DES MOINES, Iowa (AP) —A bird flu that resulted in the deaths of 48 million chickens and turkeys has finally waned, but industry officials and government researchers will gather this week in Des Moines to discuss next steps if the virus returns this fall or next spring.

The Georgia-based U.S. Poultry & Egg Association has organized meetings Tuesday and Wednesday in Des Moines, where industry officials and government researchers will discuss what caused the outbreak and how to respond more effectively to future problems.

The organization, which represents egg and meat chicken companies as well as businesses handling turkeys, ducks and breeding stock, opted to largely close the meetings, saying they wanted participants to feel comfortable talking freely.

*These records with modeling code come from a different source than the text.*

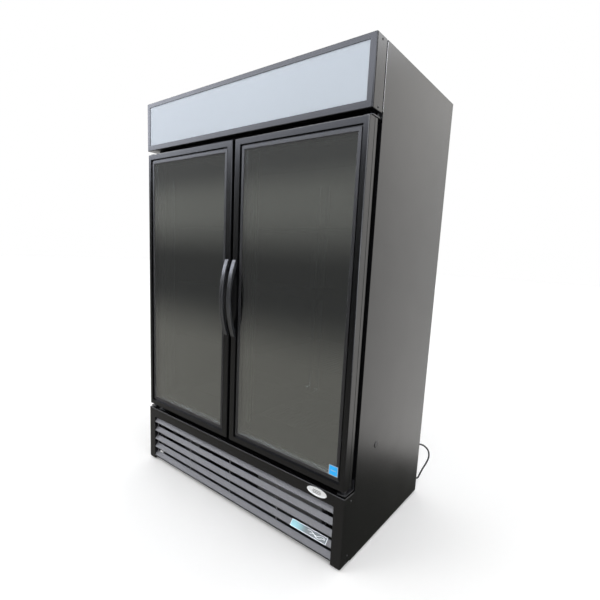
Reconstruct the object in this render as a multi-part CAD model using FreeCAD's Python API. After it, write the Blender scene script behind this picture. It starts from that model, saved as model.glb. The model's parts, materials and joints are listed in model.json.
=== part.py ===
"""Two-door glass merchandiser: an upright refrigerator with two swinging glass doors.

Millimetres, +Z up, +X to the right as seen from the front, +Y towards the back.
The origin is on the floor, under the middle of the object.
"""
import FreeCAD, Part
import math
import os

V = FreeCAD.Vector
X_DIR = V(1, 0, 0)
Y_DIR = V(0, 1, 0)
Z_DIR = V(0, 0, 1)
OUT = "parts"

# ---- Driving dimensions ---------------------------------------------------
WIDTH = 1375.0
DEPTH = 759.0               # door face to back panel
BODY_HEIGHT = 1998.0
FOOT_GAP = 8.0              # floor to the underside of the body
HANDLE_REACH = 38.0
SHEET = 1.2                 # folded sheet metal
LINER = 1.0
WALL = 50.0                 # foam in the back and the ceiling
CABINET_SETBACK = 75.0      # door face to the face of the cabinet

SIDE = WIDTH / 2
FRONT = -(DEPTH - HANDLE_REACH) / 2
BACK = FRONT + DEPTH
BOTTOM = FOOT_GAP
TOP = BOTTOM + BODY_HEIGHT
CABINET_FRONT = FRONT + CABINET_SETBACK

# heights of the bands of the front, from the underside of the body
GRILLE_TOP = BOTTOM + 313.0
DOOR_BOTTOM = BOTTOM + 338.0
DOOR_TOP = BOTTOM + 1740.0
HEADER_BOTTOM = BOTTOM + 1760.0
DECK = BOTTOM + 303.0       # roof of the machine compartment
BASE_RAIL = 38.0            # height of the base rails
REAR_GRILLE_Y = BACK - 3.0  # inner face of the rear grille

# levelling feet
FOOT_X = SIDE - 40.0
FOOT_FRONT_Y = CABINET_FRONT + 60.0
FOOT_REAR_Y = BACK - 60.0
STEM_R = 5.0

# doors
DOOR_OUTER = 679.0
DOOR_GAP_HALF = 9.0
DOOR_THICK = 56.0
HINGE_STILE = 23.0          # width of the outer flat on each member
MEETING_STILE = 32.0
RAIL = 26.0
GROOVE = 8.0
BEAD = 14.0
BEAD_SETBACK = 5.0
MEMBER_STEP = GROOVE + BEAD
GLASS_FRONT = FRONT + BEAD_SETBACK + 1.5
PANE = 4.0
PANE_GAP = 12.0
PIVOT_X = DOOR_OUTER - 16.0
PIVOT_Y = FRONT + 28.0
PIN_R = 5.0
PIN_CLEARANCE = 0.05
GASKET_INSET = 18.0
GASKET_WIDTH = 16.0
GASKET_CLEARANCE = 0.3

# opening of the cabinet behind the doors
OPENING_SIDE = 640.0
OPENING_BOTTOM = DOOR_BOTTOM + 36.0
OPENING_TOP = DOOR_TOP - 36.0
MULLION_HALF = 45.0
FACE = 3.0                  # thickness of the face frame
CEILING = TOP - SHEET - WALL
REAR_WALL = BACK - SHEET - WALL

# sign header
HEADER_DEPTH = 68.0
HEADER_WALL = 1.5
HEADER_OPENING_X = 661.0
HEADER_OPENING_LOW = BOTTOM + 1786.0
HEADER_OPENING_HIGH = BOTTOM + 1977.0

# handles
HANDLE_X = 25.0
HANDLE_WIDTH = 22.0
HANDLE_BOTTOM = BOTTOM + 858.0
HANDLE_TOP = BOTTOM + 1214.0
HANDLE_THICK = 10.0

# shelves
SHELF_LEVELS = [OPENING_BOTTOM + 70.0 + 310.0 * i for i in range(4)]
SHELF_INNER = 56.0
SHELF_OUTER = 616.0
SHELF_FRONT = CABINET_FRONT + 78.0
SHELF_BACK = REAR_WALL - 36.0
WIRE_R = 1.7
ROD_R = 2.8
SHELF_DROP = ROD_R + WIRE_R - 0.5   # wires down to the middle of the cross rods
PILASTER_LOW = OPENING_BOTTOM + 30.0
PILASTER_HIGH = OPENING_TOP - 60.0
PILASTER_DEPTH = 10.0

# evaporator housing under the ceiling
EVAP_HALF = 560.0
EVAP_FRONT = CABINET_FRONT + 155.0
EVAP_BACK = REAR_WALL - LINER - 6.0
EVAP_BOTTOM = CEILING - LINER - 200.0
EVAP_FAN_X = 270.0
EVAP_FAN_R = 78.0
EVAP_FAN_Z = EVAP_BOTTOM + 100.0
SWITCH_X = 480.0

# grille
POST = 50.0
GRILLE_BACK = CABINET_FRONT - 0.8
BAND_BOTTOM = BOTTOM + 262.0
LOUVER_EDGES = [23.3, 75.0, 125.0, 178.3, 231.7]
LOUVER_RISE = 20.0
LOUVER_RUN = 17.0
LOUVER_FRONT = FRONT + 2.0
LOUVER_BACK_EDGE = 2.0

# machine compartment
TRAY_Z = BOTTOM + BASE_RAIL
TRAY_TOP = TRAY_Z + 2.0
TRAY_HALF = 590.0
COIL_X0 = 110.0
COIL_X1 = 530.0
COIL_Y0 = CABINET_FRONT + 26.0
COIL_DEPTH = 46.0
SHROUD_Y = COIL_Y0 + COIL_DEPTH + 4.0
COND_FAN_X = (COIL_X0 + COIL_X1) / 2
COND_FAN_Y = SHROUD_Y + 14.0
COND_FAN_Z = TRAY_Z + 118.0
COND_FAN_R = 96.0
COMPRESSOR_CENTRE = V(-190.0, 120.0, TRAY_TOP + 14.0)
SHELL_R = 92.0
SHELL_HEIGHT = 196.0
DIAL_X = -430.0
DIAL_Z = TRAY_Z + 102.0

# mains cord
CORD_R = 4.5
CORD_EXIT = V(643.0, BACK + 36.0, BOTTOM + 232.0)
COIL_CENTRE = V(560.0, BACK + 80.0, 0.0)
COIL_INNER_TURN = 37.5
COIL_OUTER_TURN = 64.5
COIL_LAYERS = 2
PLUG_Z = 13.5
PLUG_LENGTH = 48.0


# ---- Helpers --------------------------------------------------------------
def box(x0, x1, y0, y1, z0, z1):
    return Part.makeBox(x1 - x0, y1 - y0, z1 - z0, V(x0, y0, z0))


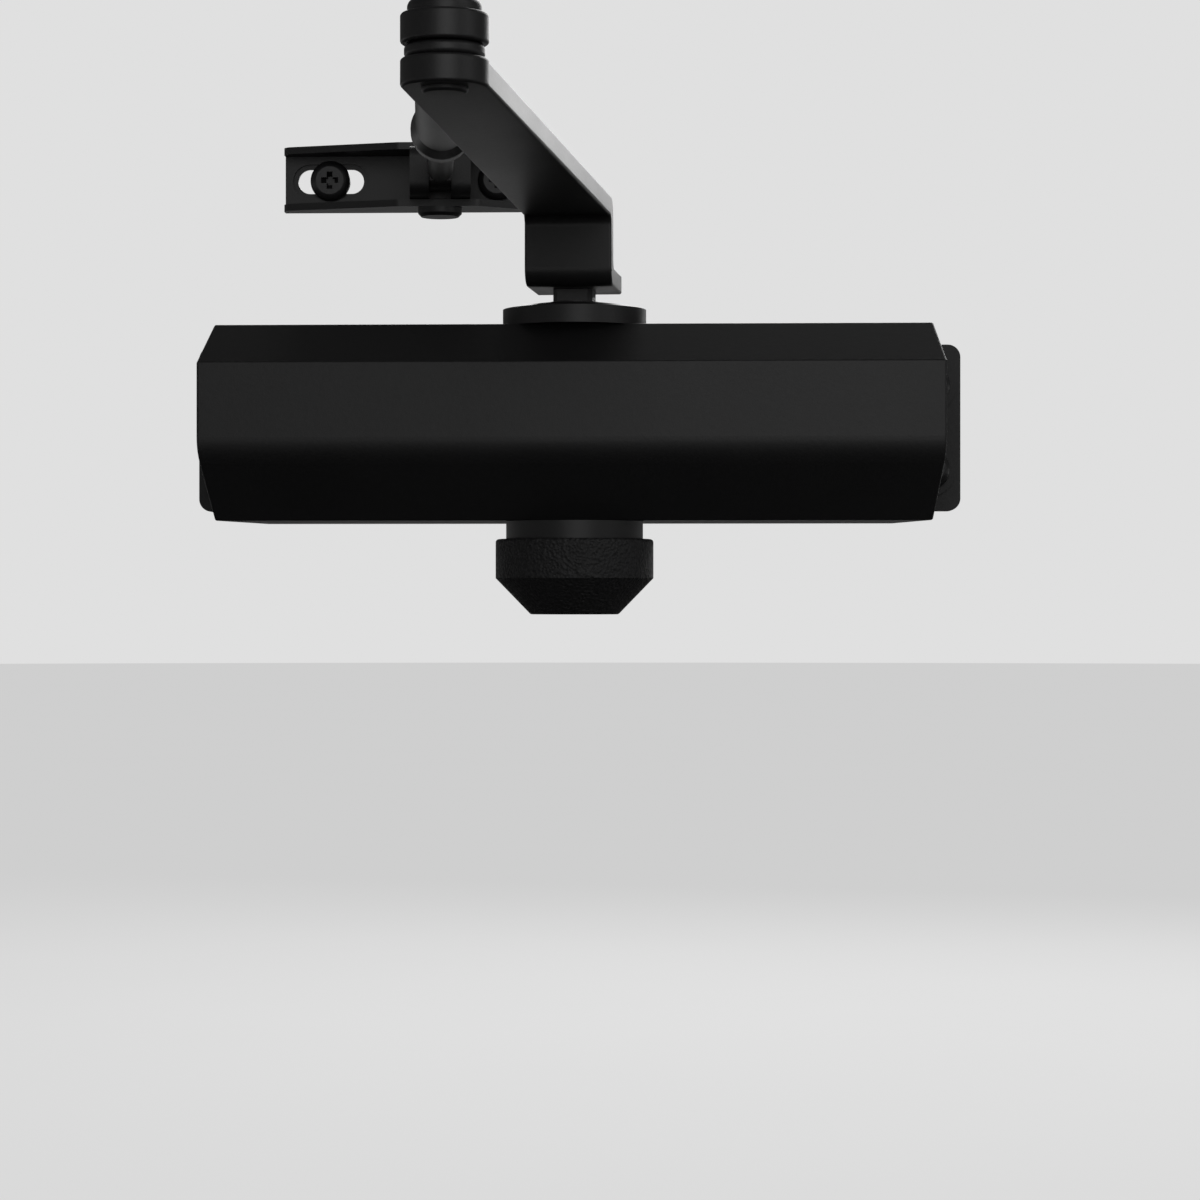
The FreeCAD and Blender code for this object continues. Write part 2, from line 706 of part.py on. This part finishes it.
def makeShoeBracket():
    """Stamped channel: a web on the frame and two flanges that carry the rivet."""
    ends = shoeRivetBack - shoeEndDeep
    front = shoeRivetBack - shoeCentreDeep
    plan = [
        Vector(-shoeLeft, shoeRivetBack, 0),
        Vector(-shoeLeft, ends, 0),
        Vector(-13, front, 0),
        Vector(13, front, 0),
        Vector(shoeRight, ends, 0),
        Vector(shoeRight, shoeRivetBack, 0),
    ]
    plan = [point + Vector(0, 0, shoeLow) for point in plan]
    shoe = prism(plan, Vector(0, 0, shoeHigh - shoeLow))
    shoe = rounded(shoe, 4.0, lambda e: upright(e) and e.CenterOfMass.y < shoeRivetBack - 1)
    hollow = block(-80, 80, -40, shoeRivetBack - shoeSheet, shoeLow + shoeSheet, shoeHigh - shoeSheet)
    shoe = rounded(shoe, 1.6, lambda e: runsAlong(e, alongX) and e.CenterOfMass.y > shoeRivetBack - 0.1)
    shoe = shoe.cut(hollow)
    shoe = shoe.cut(cylinder(pinRadius + seatFit, 60, 100))
    middle = (shoeLow + shoeHigh) / 2
    dished = shoeRivetBack - shoeSheet + dishDeep
    for start, radius in ((0, slotRadius), (0, dishRadius)):
        end = 20 if radius == slotRadius else dished
        slot = block(-slotOffset - slotHalf, -slotOffset + slotHalf, start, end, middle - radius, middle + radius)
        for side in (-slotHalf, slotHalf):
            slot = slot.fuse(barY(radius, start, end, side - slotOffset, middle))
        shoe = shoe.cut(slot)
    shoe = shoe.cut(barY(slotRadius, 0, 20, holeOffset, middle))
    shoe.translate(Vector(shoeX, shoeY, 0))
    return shoe


def makeShoeRivet():
    low, high = shoeLow - rivetHeadHigh, shoeHigh + rivetHeadHigh
    rivet = cylinder(pinRadius, shoeLow, shoeHigh, shoeX, shoeY)
    for start, end, outer in ((low, shoeLow, low), (shoeHigh, high, high)):
        head = cylinder(rivetHeadRadius, start, end, shoeX, shoeY)
        rivet = rivet.fuse(chamfered(head, 1.0, lambda e: circleAt(e, outer, rivetHeadRadius)))
    return rivet


def makeShoeScrews():
    screw = panScrew(shoeScrewRadius, shoeScrewHead, shoeScrewHigh, shoeScrewLength + shoeSheet)
    middle = (shoeLow + shoeHigh) / 2
    under = -shoeSheet
    return [towardDoor(screw, shoeX + x, under, middle) for x in (-slotOffset, holeOffset)]


def makeCoverClips():
    """Four leaf clips on the barrel that grip the cover's top and bottom walls."""
    clips = []
    wallInside = coverTop - coverWall
    for x in (-70, 70):
        for side in (-1, 1):
            low, high = sorted((side * barrelTop, side * wallInside))
            leaf = block(x - 9, x + 9, -24, -22.8, low, high)
            foot = block(x - 9, x + 9, -24, -14, *sorted((side * barrelTop, side * (barrelTop + 1.2))))
            grip = block(x - 9, x + 9, -33, -24, *sorted((side * (wallInside - 1.2), side * wallInside)))
            clips.append(leaf.fuse([foot, grip]).removeSplitter())
    return clips


def save(name, shape):
    solids = shape if isinstance(shape, list) else [shape]
    solids = [solid for item in solids for solid in item.Solids]
    whole = solids[0] if len(solids) == 1 else Part.makeCompound(solids)
    whole.exportStep("parts/" + name + ".step")
    print(name, len(solids), "valid" if whole.isValid() else "NOT VALID", round(whole.Volume, 1))


ball, retainer = makeCheckValve()
sweepPlace, latchPlace = valvePlaces()
save("cover", makeCover())
save("body_casting", makeCasting())
save("body_screws", makeBodyScrews())
save("cover_clips", makeCoverClips())
save("left_end_plug", makePlug(-1))
save("right_end_plug", makePlug(1))
save("end_plug_seals", makePlugSeals())
save("sweep_valve", makeValve(sweepPlace))
save("latch_valve", makeValve(latchPlace))
save("valve_seals", makeValveSeals())
save("upper_bearing_sleeve", makeSleeve(1))
save("lower_bearing_sleeve", makeSleeve(-1))
save("upper_shaft_seal", makeShaftSeal(1))
save("lower_shaft_seal", makeShaftSeal(-1))
save("spindle_flange", makeSpindleFlange())
save("lower_neck_nut", makeNeck())
save("spindle_cap", makeSpindleCap())
save("piston", makePiston())
save("piston_seals", makePistonSeals())
save("check_ball", ball)
save("check_ball_retainer", retainer)
save("return_spring", makeSpring())
save("spring_seat", makeSpringSeat())
save("pinion_shaft", makePinionShaft())
save("main_arm", makeMainArm())
save("arm_screw", makeArmScrew())
save("arm_washer", makeArmWasher())
save("elbow_bush", makeElbowBush())
save("elbow_rivet", makeElbowRivet())
save("forearm_socket", makeForearmSocket())
save("forearm_clamp_screw", makeClampScrew())
save("forearm_rod", makeForearmRod())
save("shoe_knuckle", makeKnuckle())
save("knuckle_pin", makeCrossPin())
save("shoe_bracket", makeShoeBracket())
save("shoe_rivet", makeShoeRivet())
save("shoe_screws", makeShoeScrews())
print("elbow", elbowX, elbowY, "forearm", forearmReach, forearmLean, "travel", travel)
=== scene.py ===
import json
import math
import bmesh
import bpy
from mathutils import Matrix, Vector


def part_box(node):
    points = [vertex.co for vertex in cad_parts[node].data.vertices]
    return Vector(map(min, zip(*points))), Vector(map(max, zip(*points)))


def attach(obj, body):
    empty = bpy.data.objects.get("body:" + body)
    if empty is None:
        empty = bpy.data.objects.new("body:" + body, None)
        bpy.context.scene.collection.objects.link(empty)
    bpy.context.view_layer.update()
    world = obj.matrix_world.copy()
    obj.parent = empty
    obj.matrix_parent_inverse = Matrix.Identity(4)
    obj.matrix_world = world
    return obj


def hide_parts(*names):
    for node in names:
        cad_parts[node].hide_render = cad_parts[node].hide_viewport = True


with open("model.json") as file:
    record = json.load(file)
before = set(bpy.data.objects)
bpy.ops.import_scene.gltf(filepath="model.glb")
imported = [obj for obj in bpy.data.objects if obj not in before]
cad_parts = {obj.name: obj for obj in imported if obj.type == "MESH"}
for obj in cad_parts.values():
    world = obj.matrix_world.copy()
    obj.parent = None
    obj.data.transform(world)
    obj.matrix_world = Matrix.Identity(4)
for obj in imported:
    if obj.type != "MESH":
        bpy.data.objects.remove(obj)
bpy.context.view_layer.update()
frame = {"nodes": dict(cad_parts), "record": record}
mm = 0.001
print("frame loaded:", len(frame["nodes"]), "nodes")


# camera, lights and floor: places in metres, yaw in degrees, lens and sensor in millimetres
view = {"place": (0.04817, -1.01454, -0.05446), "yaw": 2.337, "lens": 95.373, "sensor": 36.0}
studio = {  # each lamp is its place, its width and its watts
    "key": ((0.25, -1.7, 0.45), 1.1, 5.0),
    "fill": ((1.4, -0.8, 0.7), 0.8, 2.2),
    "back": ((0.3, 1.5, 0.9), 1.4, 26.0),
    "paleGrey": (0.745, 0.745, 0.745),
    "worldLight": 0.085,
    "floorDrop": 0.35,
    "floorRadius": 14,
    "floorGlow": 0.82,
    "dimTo": 1.4,
    "paleFrom": 4.0,
    "aim": (0, -0.05, 0),
}


def addCamera():
    data = bpy.data.cameras.new("camera")
    data.sensor_width = view["sensor"]
    data.lens = view["lens"]
    camera = bpy.data.objects.new("camera", data)
    bpy.context.scene.collection.objects.link(camera)
    camera.location = view["place"]
    camera.rotation_euler = (math.pi / 2, 0, math.radians(view["yaw"]))
    bpy.context.scene.camera = camera


def addSoftLight(name, place, size, power):
    data = bpy.data.lights.new(name, "AREA")
    data.size = size
    data.energy = power
    light = bpy.data.objects.new(name, data)
    bpy.context.scene.collection.objects.link(light)
    light.location = place
    light.rotation_euler = (Vector(studio["aim"]) - Vector(place)).to_track_quat("-Z", "Y").to_euler()


class Sock:
    # wraps a node socket so that shader maths reads as an expression
    def __init__(self, tree, socket):
        self.tree, self.socket = tree, socket

    def join(self, operation, other, flip=False):
        pair = [other, self] if flip else [self, other]
        return self.tree.add("ShaderNodeMath", {"operation": operation}, {0: pair[0], 1: pair[1]})

    def __add__(self, other):
        return self.join("ADD", other)

    def __radd__(self, other):
        return self.join("ADD", other, True)

    def __mul__(self, other):
        return self.join("MULTIPLY", other)

    def __rmul__(self, other):
        return self.join("MULTIPLY", other, True)


class Shader:
    def __init__(self, name):
        self.material = bpy.data.materials.new(name)
        self.material.use_nodes = True
        self.nodes = self.material.node_tree.nodes
        self.links = self.material.node_tree.links
        self.body = self.nodes["Principled BSDF"]

    def add(self, kind, settings=None, values=None, output=0):
        node = self.nodes.new(kind)
        for key, value in (settings or {}).items():
            if key == "stops":
                for stop, (place, shade) in zip(node.color_ramp.elements, value):
                    stop.position, stop.color = place, (*shade, 1)
            else:
                setattr(node, key, value)
        for key, value in (values or {}).items():
            if isinstance(value, Sock):
                self.links.new(value.socket, node.inputs[key])
            else:
                node.inputs[key].default_value = value
        return Sock(self, node.outputs[output])

    def place(self):
        return self.add("ShaderNodeTexCoord", output="Object")

    def noise(self, scale, detail=3.0, roughness=0.5):
        values = {"Vector": self.place(), "Scale": scale, "Detail": detail, "Roughness": roughness}
        return self.add("ShaderNodeTexNoise", None, values)

    def fleck(self, scale):
        return self.add("ShaderNodeTexVoronoi", None, {"Vector": self.place(), "Scale": scale})

    def between(self, mask, dark, light):
        settings = {"stops": ((0.3, dark), (0.7, light))}
        return self.add("ShaderNodeValToRGB", settings, {"Fac": mask})

    def bump(self, height, strength, distance):
        values = {"Height": height, "Strength": strength, "Distance": distance}
        return self.add("ShaderNodeBump", None, values)

    def feed(self, **sockets):
        for key, value in sockets.items():
            socket = self.body.inputs[key.replace("_", " ")]
            if isinstance(value, Sock):
                self.links.new(value.socket, socket)
            else:
                socket.default_value = value
        return self.material


def tint(colour, factor):
    return tuple(channel * factor for channel in colour)


def satinPaint(name, colour, roughness, peel=0.25):
    # sprayed black: slight orange peel, uneven sheen, a little dust in the tone
    shade = Shader(name)
    cloud = shade.noise(22, 4)
    grit = shade.noise(900, 2)
    tone = shade.between(cloud * 0.7 + grit * 0.3, tint(colour, 0.86), tint(colour, 1.16))
    sheen = roughness - 0.05 + cloud * 0.07 + grit * 0.05
    peelHeight = shade.noise(650, 2) * 0.7 + shade.noise(2600, 1) * 0.3
    return shade.feed(Base_Color=tone, Roughness=sheen, IOR=1.47,
                      Normal=shade.bump(peelHeight, peel, 0.00012))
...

Only speeches by U.S. Agriculture Secretary Tom Vilsack, Iowa Gov. Terry Branstad and Iowa Lt. Gov. Kim Reynolds are open to reporters, though the public won’t be allowed in even to those events.

Association president John Starkey said in a statement the goal of the gathering was to “assist the poultry industry and its stakeholders in preparing for potential, future exposure to high pathogenic avian influenza.”

The last reported case was in Iowa just over a month ago, an indication that the H5N2 virus is no longer active. Since March, the virus has hit operations in 15 states with Iowa and Minnesota suffering the worst losses. In Iowa, 32 million birds died, mostly chickens, and in Minnesota, nearly 9 million turkeys have died.

Restocking of farms is expected to begin later this week in Iowa, and Steve Olson, executive director of the Minnesota Turkey Growers Association, said 39 farms in Minnesota will soon be eligible to bring in new birds.

Vilsack told The Associated Press he’ll discuss lessons learned from the outbreak and touch on the need to improve biosecurity and efforts to develop a vaccine.

He told members of the U.S. House Agriculture Committee last week that a vaccine strain has been developed that halts the virus in chickens and tests are underway to determine effectiveness in turkeys. If it works, licensing agreements will be signed with manufacturers and federal funding sought for stockpiling supplies of the vaccine targeted at the H5N2 version of bird flu that struck in the United States this spring.

Using a vaccine, however, is controversial, with turkey producers generally more supportive than those who raise chickens. That’s largely because chicken producers export products valued at $5 billion a year to some countries that threaten to shut off purchases if vaccine is used. Vilsack said discussions are being held with trade partners to minimize impact if a vaccine is needed to control another outbreak.

The USDA is hiring 400 temporary workers to be deployable quickly and respond wherever the virus may surface, said Dr. Jack Shere, a veterinary services administrator with the USDA, in a conference call update on the outbreak last week.

Shere said the Des Moines meeting is part of a continuing effort to work with the poultry industry to improve response.

“Part of what’s going to happen at that meeting is they’re going to talk about options, tools, and biosecurity things needed to bring to bear to deal with this virus,” he said.